• _GIVEN EXERCISE_:
Output all lines exactly, with nothing added or dropped.

• _DATA PROVIDED_:
-----

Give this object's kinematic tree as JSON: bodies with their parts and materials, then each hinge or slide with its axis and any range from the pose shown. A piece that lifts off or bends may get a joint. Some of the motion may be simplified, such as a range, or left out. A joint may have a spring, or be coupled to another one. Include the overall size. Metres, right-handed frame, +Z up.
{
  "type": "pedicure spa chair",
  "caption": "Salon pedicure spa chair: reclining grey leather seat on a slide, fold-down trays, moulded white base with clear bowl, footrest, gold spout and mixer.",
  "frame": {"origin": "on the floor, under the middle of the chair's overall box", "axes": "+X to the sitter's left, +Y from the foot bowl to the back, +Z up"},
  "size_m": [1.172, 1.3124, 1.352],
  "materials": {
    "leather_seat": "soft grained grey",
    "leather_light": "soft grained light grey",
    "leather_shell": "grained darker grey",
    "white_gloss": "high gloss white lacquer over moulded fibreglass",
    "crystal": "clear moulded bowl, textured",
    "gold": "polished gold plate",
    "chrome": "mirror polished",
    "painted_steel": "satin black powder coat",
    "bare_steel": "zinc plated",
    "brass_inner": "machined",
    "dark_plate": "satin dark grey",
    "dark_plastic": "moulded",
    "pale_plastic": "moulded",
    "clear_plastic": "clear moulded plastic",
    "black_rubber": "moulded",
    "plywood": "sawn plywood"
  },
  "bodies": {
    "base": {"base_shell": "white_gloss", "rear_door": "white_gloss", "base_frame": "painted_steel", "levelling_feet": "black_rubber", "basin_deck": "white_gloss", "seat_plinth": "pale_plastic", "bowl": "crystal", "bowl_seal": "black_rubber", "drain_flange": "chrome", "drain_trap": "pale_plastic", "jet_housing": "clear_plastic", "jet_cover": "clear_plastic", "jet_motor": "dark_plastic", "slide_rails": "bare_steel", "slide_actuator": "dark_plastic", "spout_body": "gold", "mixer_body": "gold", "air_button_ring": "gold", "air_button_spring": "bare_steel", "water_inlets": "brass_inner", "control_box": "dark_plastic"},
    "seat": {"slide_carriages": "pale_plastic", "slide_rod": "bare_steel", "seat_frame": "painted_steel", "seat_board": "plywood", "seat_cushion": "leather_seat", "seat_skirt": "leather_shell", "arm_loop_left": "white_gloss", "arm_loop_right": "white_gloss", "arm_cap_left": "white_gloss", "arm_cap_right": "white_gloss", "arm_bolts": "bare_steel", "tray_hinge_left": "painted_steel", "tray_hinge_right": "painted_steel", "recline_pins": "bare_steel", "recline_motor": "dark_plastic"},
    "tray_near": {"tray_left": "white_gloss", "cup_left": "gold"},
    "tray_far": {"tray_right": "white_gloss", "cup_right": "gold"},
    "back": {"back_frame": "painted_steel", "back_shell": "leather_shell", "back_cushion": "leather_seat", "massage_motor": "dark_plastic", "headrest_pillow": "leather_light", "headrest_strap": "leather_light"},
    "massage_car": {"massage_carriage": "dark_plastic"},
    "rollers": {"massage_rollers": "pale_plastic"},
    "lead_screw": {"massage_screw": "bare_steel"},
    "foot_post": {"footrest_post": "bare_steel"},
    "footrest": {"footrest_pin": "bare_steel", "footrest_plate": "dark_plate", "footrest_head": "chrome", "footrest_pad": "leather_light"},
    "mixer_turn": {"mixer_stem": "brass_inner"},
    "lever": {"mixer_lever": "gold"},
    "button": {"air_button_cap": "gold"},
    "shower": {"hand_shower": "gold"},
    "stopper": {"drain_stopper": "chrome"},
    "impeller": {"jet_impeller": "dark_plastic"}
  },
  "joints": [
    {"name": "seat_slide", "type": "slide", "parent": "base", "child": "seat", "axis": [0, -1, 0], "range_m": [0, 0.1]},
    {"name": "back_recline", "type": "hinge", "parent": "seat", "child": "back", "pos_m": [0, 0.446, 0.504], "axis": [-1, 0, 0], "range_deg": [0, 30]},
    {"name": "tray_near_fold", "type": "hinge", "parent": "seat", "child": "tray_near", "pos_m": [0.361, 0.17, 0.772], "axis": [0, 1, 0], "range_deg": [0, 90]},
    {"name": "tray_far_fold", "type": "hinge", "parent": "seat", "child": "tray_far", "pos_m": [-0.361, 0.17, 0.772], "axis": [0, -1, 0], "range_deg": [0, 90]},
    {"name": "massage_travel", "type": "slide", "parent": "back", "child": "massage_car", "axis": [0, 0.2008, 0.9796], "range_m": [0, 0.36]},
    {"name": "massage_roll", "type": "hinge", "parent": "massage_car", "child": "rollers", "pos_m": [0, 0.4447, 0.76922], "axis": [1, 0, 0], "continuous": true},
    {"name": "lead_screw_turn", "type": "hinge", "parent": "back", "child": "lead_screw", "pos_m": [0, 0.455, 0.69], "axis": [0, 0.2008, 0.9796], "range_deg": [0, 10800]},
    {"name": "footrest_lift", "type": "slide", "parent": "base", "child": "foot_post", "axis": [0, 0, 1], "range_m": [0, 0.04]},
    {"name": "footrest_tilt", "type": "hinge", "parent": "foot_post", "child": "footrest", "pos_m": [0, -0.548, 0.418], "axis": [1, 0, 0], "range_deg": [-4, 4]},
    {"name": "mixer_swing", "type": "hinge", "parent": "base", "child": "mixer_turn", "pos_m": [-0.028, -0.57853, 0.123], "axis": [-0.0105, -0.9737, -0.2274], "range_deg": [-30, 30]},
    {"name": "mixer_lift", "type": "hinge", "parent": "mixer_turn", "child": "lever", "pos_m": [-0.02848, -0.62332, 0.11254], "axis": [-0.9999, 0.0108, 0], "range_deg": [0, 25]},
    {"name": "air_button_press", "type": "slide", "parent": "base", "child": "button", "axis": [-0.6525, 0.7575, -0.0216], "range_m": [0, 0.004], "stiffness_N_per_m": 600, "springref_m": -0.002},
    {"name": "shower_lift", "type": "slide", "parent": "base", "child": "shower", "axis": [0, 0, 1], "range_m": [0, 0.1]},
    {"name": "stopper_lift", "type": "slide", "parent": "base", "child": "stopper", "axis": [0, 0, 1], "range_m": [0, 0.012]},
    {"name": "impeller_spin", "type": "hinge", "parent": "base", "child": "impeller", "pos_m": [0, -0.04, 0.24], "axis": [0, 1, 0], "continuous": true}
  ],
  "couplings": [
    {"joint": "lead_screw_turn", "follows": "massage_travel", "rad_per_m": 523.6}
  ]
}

-----

• _REPLY TO THE TASK_:
Give this object's kinematic tree as JSON: bodies with their parts and materials, then each hinge or slide with its axis and any range from the pose shown. A piece that lifts off or bends may get a joint. Some of the motion may be simplified, such as a range, or left out. A joint may have a spring, or be coupled to another one. Include the overall size. Metres, right-handed frame, +Z up.
{
  "type": "pedicure spa chair",
  "caption": "Salon pedicure spa chair: reclining grey leather seat on a slide, fold-down trays, moulded white base with clear bowl, footrest, gold spout and mixer.",
  "frame": {"origin": "on the floor, under the middle of the chair's overall box", "axes": "+X to the sitter's left, +Y from the foot bowl to the back, +Z up"},
  "size_m": [1.172, 1.3124, 1.352],
  "materials": {
    "leather_seat": "soft grained grey",
    "leather_light": "soft grained light grey",
    "leather_shell": "grained darker grey",
    "white_gloss": "high gloss white lacquer over moulded fibreglass",
    "crystal": "clear moulded bowl, textured",
    "gold": "polished gold plate",
    "chrome": "mirror polished",
    "painted_steel": "satin black powder coat",
    "bare_steel": "zinc plated",
    "brass_inner": "machined",
    "dark_plate": "satin dark grey",
    "dark_plastic": "moulded",
    "pale_plastic": "moulded",
    "clear_plastic": "clear moulded plastic",
    "black_rubber": "moulded",
    "plywood": "sawn plywood"
  },
  "bodies": {
    "base": {"base_shell": "white_gloss", "rear_door": "white_gloss", "base_frame": "painted_steel", "levelling_feet": "black_rubber", "basin_deck": "white_gloss", "seat_plinth": "pale_plastic", "bowl": "crystal", "bowl_seal": "black_rubber", "drain_flange": "chrome", "drain_trap": "pale_plastic", "jet_housing": "clear_plastic", "jet_cover": "clear_plastic", "jet_motor": "dark_plastic", "slide_rails": "bare_steel", "slide_actuator": "dark_plastic", "spout_body": "gold", "mixer_body": "gold", "air_button_ring": "gold", "air_button_spring": "bare_steel", "water_inlets": "brass_inner", "control_box": "dark_plastic"},
    "seat": {"slide_carriages": "pale_plastic", "slide_rod": "bare_steel", "seat_frame": "painted_steel", "seat_board": "plywood", "seat_cushion": "leather_seat", "seat_skirt": "leather_shell", "arm_loop_left": "white_gloss", "arm_loop_right": "white_gloss", "arm_cap_left": "white_gloss", "arm_cap_right": "white_gloss", "arm_bolts": "bare_steel", "tray_hinge_left": "painted_steel", "tray_hinge_right": "painted_steel", "recline_pins": "bare_steel", "recline_motor": "dark_plastic"},
    "tray_near": {"tray_left": "white_gloss", "cup_left": "gold"},
    "tray_far": {"tray_right": "white_gloss", "cup_right": "gold"},
    "back": {"back_frame": "painted_steel", "back_shell": "leather_shell", "back_cushion": "leather_seat", "massage_motor": "dark_plastic", "headrest_pillow": "leather_light", "headrest_strap": "leather_light"},
    "massage_car": {"massage_carriage": "dark_plastic"},
    "rollers": {"massage_rollers": "pale_plastic"},
    "lead_screw": {"massage_screw": "bare_steel"},
    "foot_post": {"footrest_post": "bare_steel"},
    "footrest": {"footrest_pin": "bare_steel", "footrest_plate": "dark_plate", "footrest_head": "chrome", "footrest_pad": "leather_light"},
    "mixer_turn": {"mixer_stem": "brass_inner"},
    "lever": {"mixer_lever": "gold"},
    "button": {"air_button_cap": "gold"},
    "shower": {"hand_shower": "gold"},
    "stopper": {"drain_stopper": "chrome"},
    "impeller": {"jet_impeller": "dark_plastic"}
  },
  "joints": [
    {"name": "seat_slide", "type": "slide", "parent": "base", "child": "seat", "axis": [0, -1, 0], "range_m": [0, 0.1]},
    {"name": "back_recline", "type": "hinge", "parent": "seat", "child": "back", "pos_m": [0, 0.446, 0.504], "axis": [-1, 0, 0], "range_deg": [0, 30]},
    {"name": "tray_near_fold", "type": "hinge", "parent": "seat", "child": "tray_near", "pos_m": [0.361, 0.17, 0.772], "axis": [0, 1, 0], "range_deg": [0, 90]},
    {"name": "tray_far_fold", "type": "hinge", "parent": "seat", "child": "tray_far", "pos_m": [-0.361, 0.17, 0.772], "axis": [0, -1, 0], "range_deg": [0, 90]},
    {"name": "massage_travel", "type": "slide", "parent": "back", "child": "massage_car", "axis": [0, 0.2008, 0.9796], "range_m": [0, 0.36]},
    {"name": "massage_roll", "type": "hinge", "parent": "massage_car", "child": "rollers", "pos_m": [0, 0.4447, 0.76922], "axis": [1, 0, 0], "continuous": true},
    {"name": "lead_screw_turn", "type": "hinge", "parent": "back", "child": "lead_screw", "pos_m": [0, 0.455, 0.69], "axis": [0, 0.2008, 0.9796], "range_deg": [0, 10800]},
    {"name": "footrest_lift", "type": "slide", "parent": "base", "child": "foot_post", "axis": [0, 0, 1], "range_m": [0, 0.04]},
    {"name": "footrest_tilt", "type": "hinge", "parent": "foot_post", "child": "footrest", "pos_m": [0, -0.548, 0.418], "axis": [1, 0, 0], "range_deg": [-4, 4]},
    {"name": "mixer_swing", "type": "hinge", "parent": "base", "child": "mixer_turn", "pos_m": [-0.028, -0.57853, 0.123], "axis": [-0.0105, -0.9737, -0.2274], "range_deg": [-30, 30]},
    {"name": "mixer_lift", "type": "hinge", "parent": "mixer_turn", "child": "lever", "pos_m": [-0.02848, -0.62332, 0.11254], "axis": [-0.9999, 0.0108, 0], "range_deg": [0, 25]},
    {"name": "air_button_press", "type": "slide", "parent": "base", "child": "button", "axis": [-0.6525, 0.7575, -0.0216], "range_m": [0, 0.004], "stiffness_N_per_m": 600, "springref_m": -0.002},
    {"name": "shower_lift", "type": "slide", "parent": "base", "child": "shower", "axis": [0, 0, 1], "range_m": [0, 0.1]},
    {"name": "stopper_lift", "type": "slide", "parent": "base", "child": "stopper", "axis": [0, 0, 1], "range_m": [0, 0.012]},
    {"name": "impeller_spin", "type": "hinge", "parent": "base", "child": "impeller", "pos_m": [0, -0.04, 0.24], "axis": [0, 1, 0], "continuous": true}
  ],
  "couplings": [
    {"joint": "lead_screw_turn", "follows": "massage_travel", "rad_per_m": 523.6}
  ]
}